Trench Foot: Causes, Symptoms, Treatment

What is Trench Foot?

Trench Foot, which is also known by the name of Immersion Foot Syndrome, occurs as a result of tissue damage due to excessive exposure to cold and wet weather conditions. Trench Foot causes pain, swelling, and altered sensation in the foot. Damage is also inflicted in the nerves, vessels, muscles, and even the skin. Sometimes Trench Foot is misconstrued as frostbite but these two are completely different conditions as Trench Foot does not cause freezing as seen in cases of frostbite.[1]

Trench Foot was quite common during World War II; however, with advancement of medical science not much tissue damage is inflicted in cases of Trench Foot these days. Trench Foot is not a contagious condition and is completely preventable. It does not need to be freezing temperatures outside for an individual to get Trench Foot.

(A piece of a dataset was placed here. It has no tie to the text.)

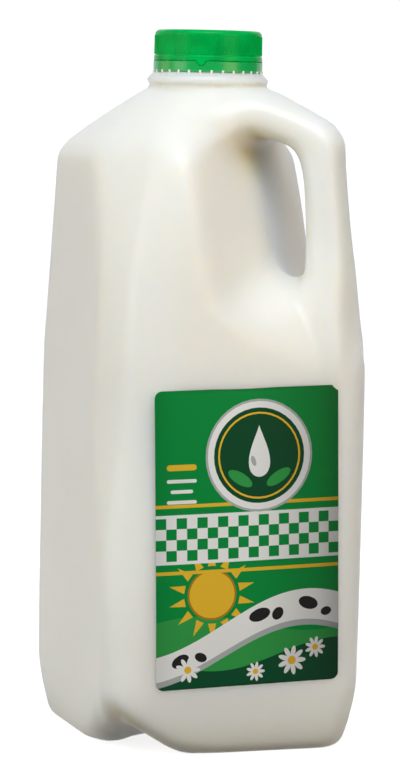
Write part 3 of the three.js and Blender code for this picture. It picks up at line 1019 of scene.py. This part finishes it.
def label_design(form):
    """The print, from the bottom layer up: pairs of a colour and an outline round the label's middle."""
    width = form.width * 1.04
    w, h = form.width, form.height
    layers = []

    def put(colour, outline):
        layers.append((colour, outline))

    def hill(level, rise, phase):
        return lambda s: h * (level + rise * math.sin(math.pi * (1.6 * s + phase)))

    def stream(s):
        return h * (-0.335 + 0.10 * math.sin(math.pi * (1.15 * s - 0.42)))

    # Meadow: two rolling bands at the bottom
    put(LEAF_GREEN, swept(width, hill(-0.42, 0.035, 0.15), lambda s: 0.13 * h))
    put(DEEP_GREEN, swept(width, hill(-0.50, 0.045, 0.95), lambda s: 0.10 * h))
    # Rising sun with its rays
    sun = (-0.20 * w, -0.185 * h)
    for i in range(14):
        put(GOLD, ray(*sun, 0.15 * w, 0.235 * w, 0.022 * w, 2 * math.pi * (i + 0.5) / 14))
    put(BRONZE, disc(*sun, 0.132 * w))
    put(GOLD, disc(*sun, 0.122 * w))
    # Poured stream that sweeps over the meadow
    put(SILVER, swept(width, lambda s: stream(s) - 0.012 * h, lambda s: (0.050 + 0.012 * s) * h))
    put(WHITE, swept(width, stream, lambda s: (0.042 + 0.012 * s) * h))
    # Black patches on the stream
    for share, lift, size, flat, turn in (
        (0.13, 0.006, 0.050, 0.62, 0.5), (0.24, -0.016, 0.034, 0.7, -0.4), (0.56, 0.008, 0.060, 0.55, 0.3),
        (0.66, -0.014, 0.036, 0.8, 0.9), (0.83, 0.004, 0.055, 0.6, -0.3), (0.93, -0.018, 0.03, 0.75, 0.2),
    ):
        put(BLACK, disc((share - 0.5) * w, stream(share) + lift * h, size * w, flat, turn, 24))
    # Daisies in the meadow
    for across, up, share in (
        (0.24, -0.425, 0.075), (0.37, -0.385, 0.055), (-0.33, -0.435, 0.065), (0.04, -0.455, 0.05),
    ):
        x, y, size = across * w, up * h, share * w
        for i in range(9):
            a = 2 * math.pi * i / 9
            petal = (x + 0.62 * size * math.cos(a), y + 0.62 * size * math.sin(a))
            put(WHITE, disc(*petal, 0.42 * size, 0.42, a, 12))
        put(GOLD, disc(x, y, 0.3 * size, 1, 0, 16))
    # Checked ribbon across the middle
    cell = w / 18
    base = 0.005 * h
    put(WHITE, swept(width, lambda s: base, lambda s: 2.3 * cell))
    for row in range(4):
        for column in range(18):
            if (row + column) % 2:
                x, y = (column - 9) * cell, base + (row - 2) * cell
                put(form.colour[:], [(x, y), (x + cell, y), (x + cell, y + cell), (x, y + cell)])
    put(GOLD, swept(width, lambda s: base - 3.1 * cell, lambda s: 0.16 * cell))
    put(GOLD, swept(width, lambda s: base + 3.1 * cell, lambda s: 0.16 * cell))
    # Round badge with a drop and two leaves
    badge = (0.06 * w, 0.275 * h)
    put(SILVER, disc(*badge, 0.292 * w))
    put(WHITE, disc(*badge, 0.280 * w))
    put(DEEP_GREEN, disc(*badge, 0.247 * w))
    put(GOLD, disc(*badge, 0.225 * w))
    put(DEEP_GREEN, disc(*badge, 0.215 * w))
    put(WHITE, drop_shape(badge[0], badge[1] + 0.015 * h, 0.27 * w))
    put(SILVER, disc(badge[0] - 0.032 * w, badge[1] - 0.018 * h, 0.028 * w, 0.45, 1.9, 18))
    for side in (-1, 1):
        leaf = (badge[0] + side * 0.105 * w, badge[1] - 0.075 * h)
        put(LEAF_GREEN, disc(*leaf, 0.075 * w, 0.4, side * 0.55, 24))
    # Plain bars beside the badge
    for i, length in enumerate((0.16, 0.12, 0.16)):
        put(WHITE, bar(-0.36 * w, (0.20 - 0.035 * i) * h, length * w, 0.012 * h))
    put(GOLD, bar(-0.36 * w, 0.245 * h, 0.16 * w, 0.02 * h))
    return layers


class MILKJUG_OT_label(bpy.types.Operator):
    """Makes the film label on the face, with its printed fields and small wrinkles"""

    bl_idname = "milkjug.label"
    bl_label = "Label"

    def execute(self, context):
        form = context.scene.jug_label
        half_w, half_h, corner = form.width / 2, form.height / 2, form.corner
        outline = []
        for sx, sy, start in ((1, 1, 0), (-1, 1, 90), (-1, -1, 180), (1, -1, 270)):
            outline += arc(sx * (half_w - corner), sy * (half_h - corner), corner, start, start + 90)
        layers = [(form.colour[:], outline)] + label_design(form)
        verts, faces = [], []
        for _, shape in layers:
            faces.append(list(range(len(verts), len(verts) + len(shape))))
            verts += [Vector(p) for p in shape]
        columns, rows = int(form.width / LABEL_STEP), int(form.height / LABEL_STEP)
        for i in range(1, columns):
            for j in range(1, rows):
                verts.append(Vector((-half_w + i * form.width / columns, -half_h + j * form.height / rows)))
        places, _, cells, _, _, parents = delaunay_2d_cdt(verts, [], faces, 0, 1e-7)
        kept = [(cell, max(parent)) for cell, parent in zip(cells, parents) if 0 in parent]
        made = mesh_object("label_sheet", self.on_face(places, context), [cell for cell, _ in kept])
        ink = made.data.color_attributes.new("print", "FLOAT_COLOR", "CORNER")
        colours = [opaque(layers[layer][0]) for _, layer in kept for _ in range(3)]
        ink.data.foreach_set("color", np.array(colours, dtype=np.float32).ravel())
        # Painted shade towards the label's right edge and corners
        shade = made.data.attributes.new("painted_right_shade", "FLOAT", "POINT")
        shade.data.foreach_set("value", [self.painted_right_shade(p, form) for p in places])
        clean_sheet(made)
        finish_piece(made, label_film())
        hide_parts("front_label")
        return {"FINISHED"}

    def painted_right_shade(self, place, form):
        """Painted shade: the print darkens softly towards the right edge and the corners."""
        right = ramp(place[0] / form.width, -0.05, 0.52)
        edge = ramp(max(abs(place[0]) / form.width, 0.75 * abs(place[1]) / form.height), 0.36, 0.52)
        return float(min(0.62 * right + 0.25 * edge, 1))

    def on_face(self, places, context):
        """Puts the flat design on the bowed face, tilted a little, with wrinkles that only stand out."""
        form, body = context.scene.jug_label, context.scene.jug_body
        points = []
        for place in places:
            a = place[0] * math.cos(LABEL_TILT) - place[1] * math.sin(LABEL_TILT)
            b = place[1] * math.cos(LABEL_TILT) + place[0] * math.sin(LABEL_TILT)
            across, z = form.centre_across + a, form.centre_z + b
            out = body.half_side + float(panel_bulge(across, z, body)) + LABEL_GAP + LABEL_FILM
            out += wrinkle(place[0] / form.width, place[1] / form.height)
            points.append((
                out * math.sin(FACE_TURN) + across * math.cos(FACE_TURN),
                -out * math.cos(FACE_TURN) + across * math.sin(FACE_TURN),
                z,
            ))
        return points


def wrinkle(x, y):
    """Height of the film's creases at a place given as shares of its width and height from the middle."""
    height = 0.0
    for along, level, lean, width, size in (
        (0.5, 0.19, 0.10, 0.012, 0.35), (0.5, 0.155, 0.16, 0.010, 0.28), (0.5, -0.02, -0.05, 0.010, 0.22),
        (-0.5, -0.13, -0.08, 0.012, 0.2), (0.5, -0.31, 0.07, 0.011, 0.2),
    ):
        near = max(1 - abs(x - along) / CREASE_REACH, 0)
        line = (y - level - lean * (x - along)) / width
        height += size * MM * near * near * math.exp(-line * line)
    return height


def clean_sheet(made):
    """Drops loose points and gives the sheet its thickness, inwards."""
    sheet = bmesh.new()
    sheet.from_mesh(made.data)
    bmesh.ops.delete(sheet, geom=[v for v in sheet.verts if not v.link_faces], context="VERTS")
    sheet.to_mesh(made.data)
    sheet.free()
    thick = made.modifiers.new("film", "SOLIDIFY")
    thick.thickness = LABEL_FILM
    thick.offset = -1
    mesh = baked(made)
    made.modifiers.clear()
    made.data = mesh
    shade_by_angle(made, 50)


def area_light(name, place, energy, colour):
    """A soft square light that looks at the jug."""
    light = bpy.data.lights.new(name, "AREA")
    light.size = LIGHT_SIDE
    light.energy = energy
    light.color = colour
    made = placed(name, light)
    made.location = place
    aim = Vector((0, 0, LIGHT_AIM_Z))
    made.rotation_euler = (aim - Vector(place)).to_track_quat("-Z", "Y").to_euler()


def around(azimuth, distance, z):
    """A point seen from the jug at an azimuth: 0 is in front at -Y, and it turns towards +X."""
    a = math.radians(azimuth)
    return (distance * math.sin(a), -distance * math.cos(a), z)


def add_floor(glow):
    """A paper sweep: flat, then curving up behind the jug."""
    back = Vector((-math.sin(CAMERA_AZIMUTH), math.cos(CAMERA_AZIMUTH)))
    right = Vector((math.cos(CAMERA_AZIMUTH), math.sin(CAMERA_AZIMUTH)))
    profile = [(FLOOR_FRONT, 0.0), (0.0, 0.0), (FLOOR_DEPTH, 0.0)]
    profile += arc(FLOOR_DEPTH, FLOOR_BEND, FLOOR_BEND, -90, 0, 16)
    profile += [(FLOOR_DEPTH + FLOOR_BEND, BACKDROP_HEIGHT)]
    points = []
    for y, z in profile:
        for side in (-FLOOR_HALF_WIDTH, FLOOR_HALF_WIDTH):
            spot = back * y + right * side
            points.append((spot.x, spot.y, z))
    faces = [(2 * i, 2 * i + 1, 2 * i + 3, 2 * i + 2) for i in range(len(profile) - 1)]
    floor = mesh_object("floor", points, faces)
    floor.data.materials.append(floor_paper(glow))
    floor.visible_diffuse = False


def add_camera(context):
    """The camera at the photograph's angle, with its small roll."""
    eye = Vector(around(CAMERA_TURN, CAMERA_DISTANCE, CAMERA_Z))
    right = Vector((math.cos(CAMERA_AZIMUTH), math.sin(CAMERA_AZIMUTH), 0))
    aim = right * AIM_ACROSS + Vector((0, 0, AIM_Z))
    forward = (aim - eye).normalized()
    right = forward.cross(Vector((0, 0, 1))).normalized()
    up = right.cross(forward)
    turn_cos, turn_sin = math.cos(CAMERA_ROLL), math.sin(CAMERA_ROLL)
    across, upright = right * turn_cos + up * turn_sin, up * turn_cos - right * turn_sin
    data = bpy.data.cameras.new("camera")
    data.sensor_width = SENSOR
    data.lens = FOCAL_PIXELS * SENSOR / PHOTO_HEIGHT
    camera = placed("camera", data)
    camera.matrix_world = Matrix((across, upright, -forward)).transposed().to_4x4()
    camera.matrix_world.translation = eye
    context.scene.camera = camera


def add_sky(context, strength):
    """Room light that comes from above and fades out just below the horizon."""
    world = bpy.data.worlds.new("room")
    world.use_nodes = True
    nodes = NodeSet(world.node_tree)
    place = nodes.add("ShaderNodeTexCoord").outputs["Generated"]
    height = nodes.add("ShaderNodeSeparateXYZ", {0: place}).outputs["Z"]
    colour = nodes.blend(nodes.ramp(height, *SKY_SPAN), (0, 0, 0, 1), opaque(SKY_COLOUR))
    background = world.node_tree.nodes["Background"]
    world.node_tree.links.new(colour, background.inputs["Color"])
    background.inputs["Strength"].default_value = strength
    context.scene.world = world


class MILKJUG_OT_stage(bpy.types.Operator):
    """Makes the pale floor, the soft lights and the camera"""

    bl_idname = "milkjug.stage"
    bl_label = "Stage"

    def execute(self, context):
        form = context.scene.jug_stage
        add_floor(form.floor_glow)
        add_camera(context)
        add_sky(context, form.sky)
        for name, azimuth, height, power, colour in (
            ("key", 35, HIGH, form.key_power, COOL),
            ("front", 0, HIGH, form.front_power, COOL),
            ("left", -35, LOW, form.left_power, CREAM),
            ("edge", -75, LOW, form.edge_power, WARM),
            ("right", 75, LOW, form.right_power, WARM),
        ):
            away = math.sqrt(LIGHT_DISTANCE**2 - (height - LIGHT_AIM_Z) ** 2)
            area_light(name, around(azimuth, away, height), power, colour)
        context.scene.view_settings.view_transform = "Standard"
        return {"FINISHED"}


class MILKJUG_PT_panel(bpy.types.Panel):
    bl_label = "Milk jug"
    bl_idname = "MILKJUG_PT_panel"
    bl_space_type = "VIEW_3D"
    bl_region_type = "UI"
    bl_category = "Milk jug"

    def draw(self, context):
        for operator in OPERATORS:
            self.layout.operator(operator.bl_idname)
        for name in GROUPS:
            group = getattr(context.scene, name)
            box = self.layout.box()
            for key in group.__annotations__:
                box.prop(group, key)


OPERATORS = (MILKJUG_OT_bottle, MILKJUG_OT_cap, MILKJUG_OT_band, MILKJUG_OT_label, MILKJUG_OT_stage)
GROUPS = {"jug_body": JugBody, "jug_cap": JugCap, "jug_label": JugLabel, "jug_stage": JugStage}


def register():
    for item in (*GROUPS.values(), *OPERATORS, MILKJUG_PT_panel):
        bpy.utils.register_class(item)
    for name, group in GROUPS.items():
        setattr(bpy.types.Scene, name, PointerProperty(type=group))


def unregister():
    for name in GROUPS:
        delattr(bpy.types.Scene, name)
    for item in (MILKJUG_PT_panel, *OPERATORS, *GROUPS.values()):
        bpy.utils.unregister_class(item)


def main():
    register()
    bpy.ops.milkjug.stage()
    bpy.ops.milkjug.bottle()
    bpy.ops.milkjug.cap()
    bpy.ops.milkjug.band()
    bpy.ops.milkjug.label()


if __name__ == "__main__":
    main()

It can occur in temperatures as cold as 16 degrees Celsius. Another fact about Trench Foot is that it can develop very rapidly in a matter of about 10 to 12 hours.[1]

Additionally, if the weather condition is wet and it is raining then there is destruction of the capillaries and surrounding tissues. Excessive sweating is also a major contributing factor in the development of Trench Foot.[1]

What Causes Trench Foot?

Trench Foot is condition that is caused due to exposure of the feet to low and wet weather conditions. This happens when the low temperatures interfere with the blood flow to the foot. The symptom onset can be quite rapid with some people having symptoms with an hour or two of exposure to low temperatures while there are others who start having symptoms may be after about a week of exposure. How severe the symptoms will be depends on how cold it is and how much moisture is there in the atmosphere.[2]

Trench Foot is mainly seen in people who serve in the army and some studies suggest that the stress that army personnel has to go through also plays a part in the development of Trench Foot. Fishermen are also quite vulnerable for developing Trench Foot as they spend quite a long time in cold and wet weather conditions.[2]

What are the Symptoms of Trench Foot?

The primary presenting features of Trench Foot includes

  • Itching and tingling sensation in the feet
  • Foot pain
  • Swelling
  • Areas of skin that are cold
  • Numbness[2]

As and when the foot becomes warm there is also a distinct color change from whitish to red and it becomes extremely painful and dry. In some cases, blisters can also form causing the tissues to fall off from the foot. Trench Foot, if not treated, can result in gangrene ultimately requiring amputation of the affected site. Trench Foot is basically categorized into four stages[2]

Stage 1: This is also called as the injury stage. In this stage, there is restriction of blood flow and the tissues become numb and cold. There is also discoloration of the affected limb with it turning white or red. The patient does not have any pain in this stage of the condition.[2]

Stage 2: This is the post-injury status. This occurs when the limb is warmed after exposure to severe cold and wet conditions. The color of the affected foot becomes red from white but it will be cold and numb. Some people also have swelling.[2]

Stage 3: This stage lasts for at least three months. In this stage, the affected becomes warm and red and there is dryness of the skin. The patient will experience some numbness and tingling, and in some cases there will also be blisters.[2]

Stage 4: This is more or less a permanent stage in Trench Foot as it remains for the rest of the life of the individual. The patient will have increased cold sensitivity, pins and needles sensation, and some amount of pain in the affected foot.[2]

How is Trench Foot Treated?

An individual should go for a physician consultation at the earliest if his feet has been exposed to cold and wet weather conditions. After a thorough examination of the foot, the physician will decide about the stage of the condition and formulate treatment based on that. It should be noted here that the immediate symptoms of Trench Foot can be treated but due to the tissue damage there may be pain that becomes chronic. Thus a patient with a known diagnosis of Trench Foot will require diligent and long term follow up and care.[2]

Some of the steps that people with Trench Foot can take immediately include taking the patient to a warmer place and warm up the affected foot gently and slowly, as doing it quickly causes more harm than good. For any pain, the patient can be given medications [2]

If Trench Foot is left untreated or there is a delay in treatment then ambulation may become problematic for the patient due to the pain and swelling. In such cases, it is advised that they avoid walking and elevate their feet to improve circulation. Medications like ibuprofen can also be given to calm down the inflammation caused due to Trench Foot.[2]